Lo “strato musicale” da cui si è attraversati durante l'ascolto è simile per almeno una manciata di pezzi davvero piacevoli, ma di una piacevolezza di cui sò che in un certo senso potrei anche stancarmi.

Bella l'opening “Track Suit” e la sua perfetta funzione di apripista, con le sue progressioni armoniche storte di chitarra, la goffa e ritmata “Packet O'cheese” con la sua unica voce introduttiva e il lungo solo di chitarra, che insieme ai fiati e alla batteria cerca di tenere vivo il momento. Tocca allora a “Good news”, appena più organizzata grazie ad un groove preciso tra ritmo, ancora corde e organo, stavolta funzionale nel portarci a giro in questa libertà.

È un attimo e siamo in “Let's get there” che ricorda Kenny Dorham e la sua particolare maniera di coinvolgere ed amalgamare.

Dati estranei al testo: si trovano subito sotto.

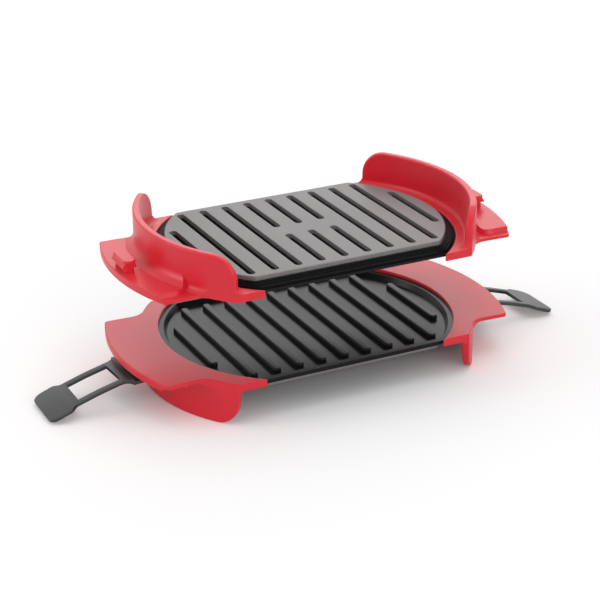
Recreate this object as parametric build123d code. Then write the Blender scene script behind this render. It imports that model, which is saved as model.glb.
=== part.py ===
"""A two-sided ribbed grill for a microwave oven, with its upper half held above the lower one.

Both halves are built the same way, in a frame of their own: z = 0 is the face where the halves meet,
and +z runs outwards, away from the food. A half is then turned over, or lifted, to its place.
All sizes are millimetres and all angles are degrees.
"""
from build123d import *
import math
import os

# Plan of the plate: a rectangle whose ends are arcs, each centred this far from the middle.
end_shift = 6.0
pad_end_radius = 91.3
pad_half_width = 66.8
pad_corner_radius = 4.5

# The heat pad on the outside of the plate.
pad_thickness = 3.0
pad_edge_round = 0.6

# The plate's outer side: two narrow ledges round the pad, then a wall down to a flat rim.
upper_ledge_width = 2.1
lower_ledge_width = 1.5
wall_ledge_width = 1.4
ledge_drop = 1.0
floor_thickness = 2.0
pan_depth = 3.8
pan_wall_thickness = 1.6
pan_wall_slope = 2.2
rim_front_width = 2.5
rim_thickness = 1.6

# Ribs on the food side, with a slot through the pad behind each one.
rib_pitch = 17.0
rib_count = 11
rib_width = 5.6
rib_height = 3.2
rib_edge_round = 1.1
rib_end_margin = 5.1
short_rib_half_length = 34.3
groove_width = 3.2
groove_depth = 3.4
split_rib_count = 3
bare_patch_half_width = 7.5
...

Fiati che sanno di Cuba ed è un piacere. “Spanish monster” profuma nel suono del grande Brown album dei Primus e si segue con piacere in tutte le sue trame armoniche incastrate con le pause ritmiche. Ci sono incertezze, imprecisioni che fanno sentire il momento, l'improvvisazione, la presenza fisica di chi suona, l'attesa e alla fine di tutto ciò la cosa più importante che rimane, la fiducia. Solo accennato di sax, piccolo arrangiamento e stop.

 

Con “Intersextion” accade finalmente qualcosa di nuovo e straniante: un momento free e pazzo di libertà assoluta di fiati e batteria. 19 secondi e siamo già dentro “Spinning species”. Questa coinvolge in maniera diversa ed è bastato affidare oltre ai fusti e alla batteria un piccolo compito ritmico ostinato all'organo, vitale, tanto che arriviamo con le antenne drizzate all'entrata di voce che sa di Beck, cosa che non può che essere un piacere. Bella traccia.

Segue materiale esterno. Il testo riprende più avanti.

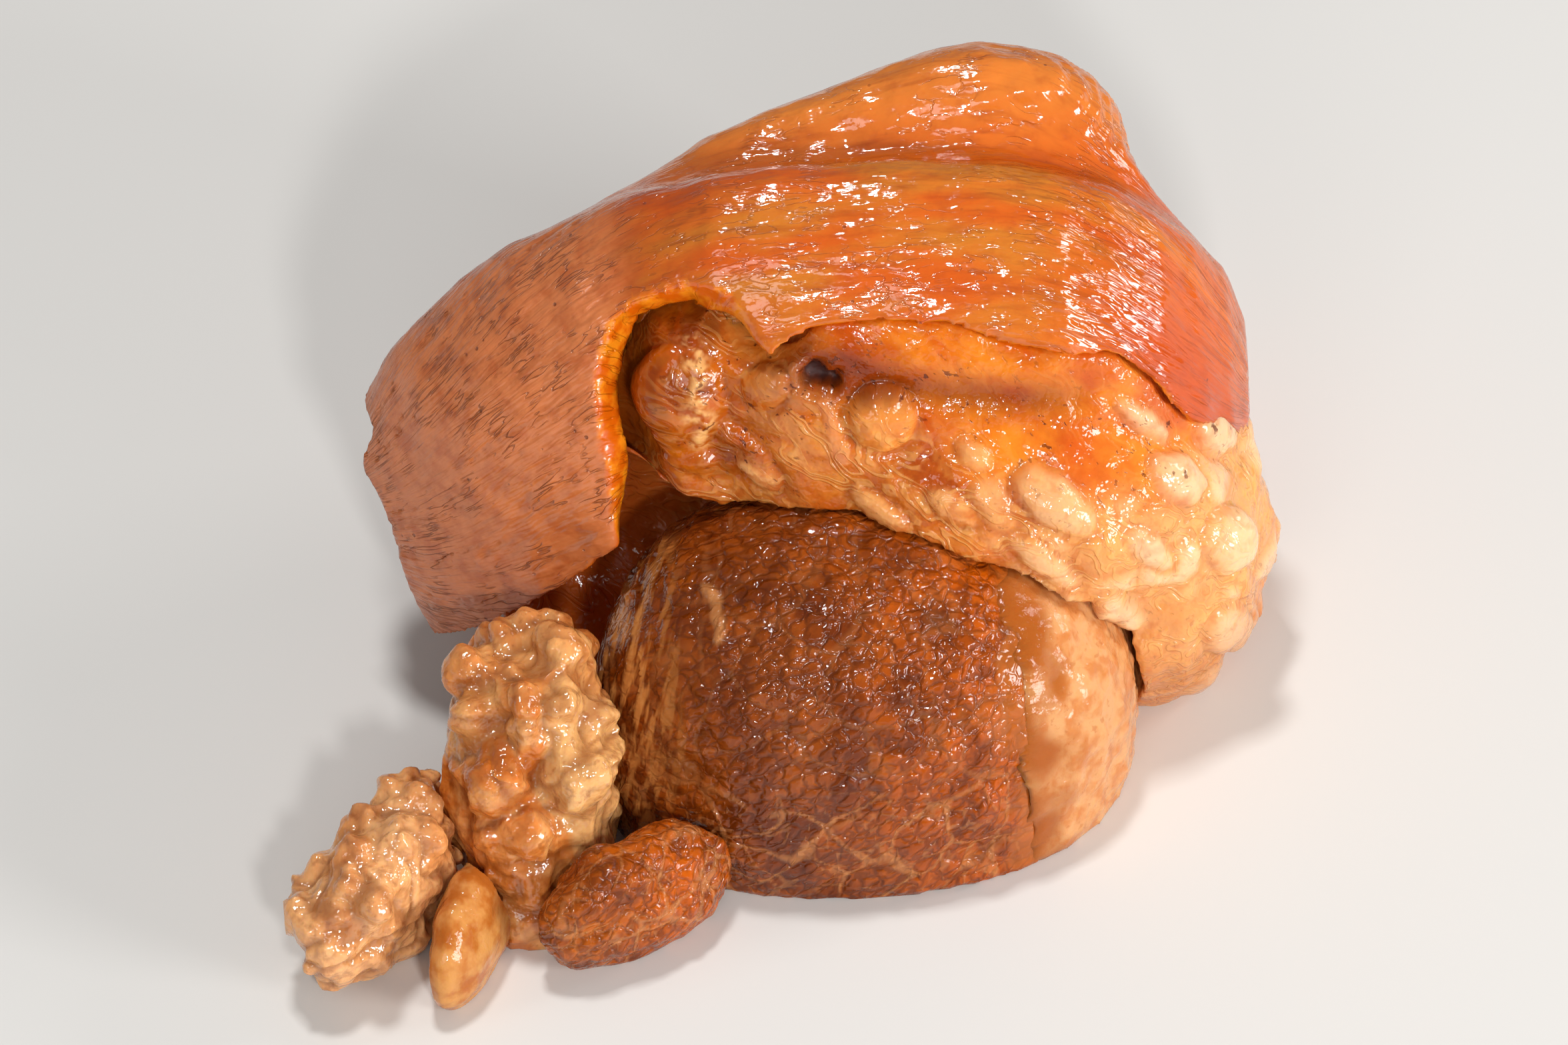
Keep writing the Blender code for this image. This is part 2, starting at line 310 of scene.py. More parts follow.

“Emulsify” torna nel mood di inizio disco, cosa che mi fa immaginare per la prima volta la fine; non un peccato quanto un marchio. “Flip flap” è ancora in quest'ambiente, soltanto dei giochi di effetti sonori riescono ad attrarre e indirizzarci appena altrove, è poco ma comunque siamo sempre nel groove. “Pull one down” gioca ancora tra fiati e batteria, lasciando chi ascolta nel mezzo di uno street più o meno dichiarato e comunque piacevole, grazie anche alle due batterie sovrapposte.

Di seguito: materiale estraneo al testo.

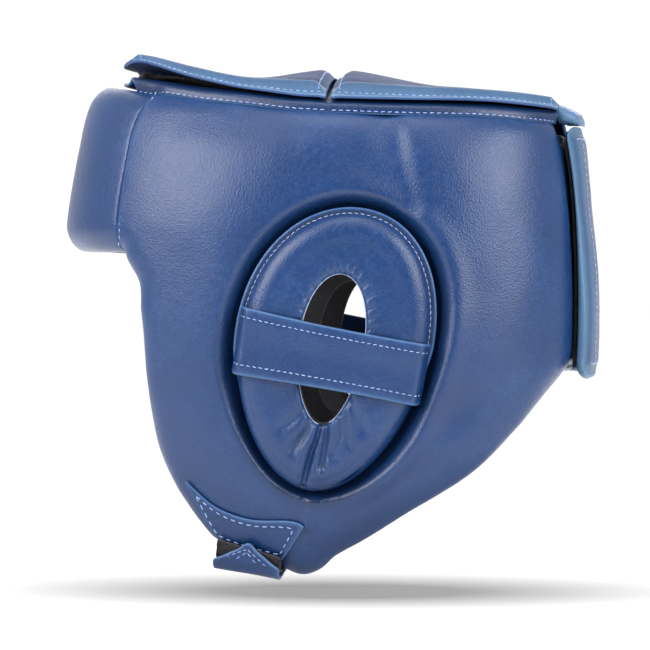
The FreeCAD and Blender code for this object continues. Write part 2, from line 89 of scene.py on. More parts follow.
# ------------------------------------------------------------------ curves and the shell
def along(keys, t):
    """A smooth curve through (t, value) keys, for an array of t."""
    ts, vs = np.array(keys, float).T
    t = np.clip(np.asarray(t, float), ts[0], ts[-1])
    k = np.clip(np.searchsorted(ts, t, side="right") - 1, 0, len(ts) - 2)
    low, high = np.maximum(np.arange(len(ts)) - 1, 0), np.minimum(np.arange(len(ts)) + 1, len(ts) - 1)
    slope = (vs[high] - vs[low]) / (ts[high] - ts[low])
    h = ts[k + 1] - ts[k]
    s = (t - ts[k]) / h
    return (vs[k] * (2 * s**3 - 3 * s**2 + 1) + h * slope[k] * (s**3 - 2 * s**2 + s)
            + vs[k + 1] * (3 * s**2 - 2 * s**3) + h * slope[k + 1] * (s**3 - s**2))


def through(points, t):
    """Places at shares t of a smooth curve through points of any dimension, spaced by their distances."""
    points = np.array(points, float)
    far = np.concatenate([[0], np.cumsum(np.linalg.norm(np.diff(points, axis=0), axis=1))])
    place = np.asarray(t, float) * far[-1]
    return np.stack([along(list(zip(far, column)), place) for column in points.T], -1)


def ease(t):
    t = np.clip(t, 0.0, 1.0)
    return t * t * (3 - 2 * t)


def bell(d, width):
    return np.exp(-((d / width) ** 2))


def shell_place(turn, z):
    turn, z = np.broadcast_arrays(np.asarray(turn, float), np.asarray(z, float))
    s, c = np.sin(np.radians(turn)), np.cos(np.radians(turn))
    reach = np.where(c > 0, along(FRONT_REACH, z), along(REAR_REACH, z))
    n = np.where(c > 0, FRONT_SQUARE, REAR_SQUARE)
    radius = ((np.abs(s) / along(HALF_WIDTH, z)) ** n + (np.abs(c) / reach) ** n) ** (-1 / n)
    return np.stack([radius * s, -radius * c, z], -1)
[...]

“Filterface” è annotabile più per il ritorno nel sound della chitarra, oltre ad una progressione armonica simile al blues anche se blues non è, almeno fino alla risoluzione tradita da un obbligato di basso che la seconda volta non si perita a degenerare in un loop sonoro. “Elaborate” è piacevolmente aiutata da un bel tema di synth che gioca a fare la chitarra solista e risolve il pezzo, facendolo entrare di diritto sul podio insieme a “Spinning species” e “Good news”.

 

Si arriva alla traccia di congedo e “Trees in space” ci accoglie nel suo mondo fatto di piatti sovrapposti e fiati nascosti. Qualche parola ci distrae da questo senso di bello smarrimento ritmico e forse ci vuole dire qualcosa di più rispetto al suo stretto significato. "Looking for space connected with trees. Life in the form in the shape of the breeze. Taking the air that comes from the trees.  

Il messaggio è chiaro, si vuole essere semplici, universali, poche parole, ma dedicate alla natura e allo spazio. Due mondi apparentemente antitetici ma in realtà stretti l'uno all'altro, almeno nella mente della giusta persona. La tromba di Lucky Brown, i synth fanno il resto, si respirano i Pink Floyd di “A saucerful of secret” filtrati da un mondo ostinato e ritmato. Un loop vocale libero ci porta sulla soglia di casa. Fade out e lentamente ci troviamo all'aria aperta.